わたしたちは今回の事件に「福井発・焚書坑儒事件」となづけ、迷走する福井県に対して、有効な手法を選択しながらたたかってきた。勝因は、メンバーの役割分担とチームワークのよさ、合意形成がはやかったこと、制度を熟知してタイムリーに動けたことだと思う。MLやブロクを駆使しての情報発信も役だった。現行制度は、表現の自由や基本的人権を守り、「男女共同参画」政策を推進するものだ。数はあるに越したことはないけど、バックラッシュ派のやり口は法に抵触している場合が多いので、制度を味方につければ、少数の市民でもできることは多い。
国や地方の権力に抵抗するには、まず「わたしがノーということ」。情報公開制度を使って、なにが起きたか事実関係を精査し、問題を特定することによって、有効な解決方法を選択することが可能になる。

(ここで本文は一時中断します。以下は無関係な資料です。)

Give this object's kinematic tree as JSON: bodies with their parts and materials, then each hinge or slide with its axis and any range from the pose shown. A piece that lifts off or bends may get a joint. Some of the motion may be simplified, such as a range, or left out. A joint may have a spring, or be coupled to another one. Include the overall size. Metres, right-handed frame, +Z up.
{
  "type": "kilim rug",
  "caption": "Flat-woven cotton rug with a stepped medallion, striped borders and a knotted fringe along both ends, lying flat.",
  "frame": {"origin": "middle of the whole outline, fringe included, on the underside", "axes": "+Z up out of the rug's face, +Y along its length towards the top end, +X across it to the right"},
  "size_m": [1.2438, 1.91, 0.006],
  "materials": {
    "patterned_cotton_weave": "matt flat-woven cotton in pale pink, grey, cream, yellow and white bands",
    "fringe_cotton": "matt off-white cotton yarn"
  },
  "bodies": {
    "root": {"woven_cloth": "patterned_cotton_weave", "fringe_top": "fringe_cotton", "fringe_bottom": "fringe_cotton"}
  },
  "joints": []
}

図書排除事件は福井県だけの問題ではない。図書や講師の選定に対する圧力は、全国どこでも起こりうることだ。事件はいつも、わたしたちの足元で起きる。バックラッシュに対抗するには、わたしたち市民が「行政監視の手法」を身につけて、公的な手続きを駆使して、自治体(行政や議会)にはたらきかけることが不可欠だと思う。
わたしは行政のカベにぶつかり続け、いま「政治を変える」運動にかかわっている。市民運動は、あらゆる政策において、権力に対峙し「バックラッシュ」や声高に叫ぶものに対し、着実に「正攻法」の異議申し立ての運動と経験を積み重ねてきた。現行の法や制度には限界もある。けれど、力を持たない市民として、制度を熟知し有効な手法を選択しながら一つひとつの出来事にていねいに対応していきたいと思っている。
「わたしの(まちの)ことはわたしが決める」。直接民主主義の法や制度をつかった個人のネットワークが、上意下達の中央集権的な動きに対抗できることを女たちに伝えたい。
わたしは未来に対して楽観も悲観もしていない。仲間とともに「いまここで」わたしにできることを実践していくだけだ。いままでも、そして、これからも。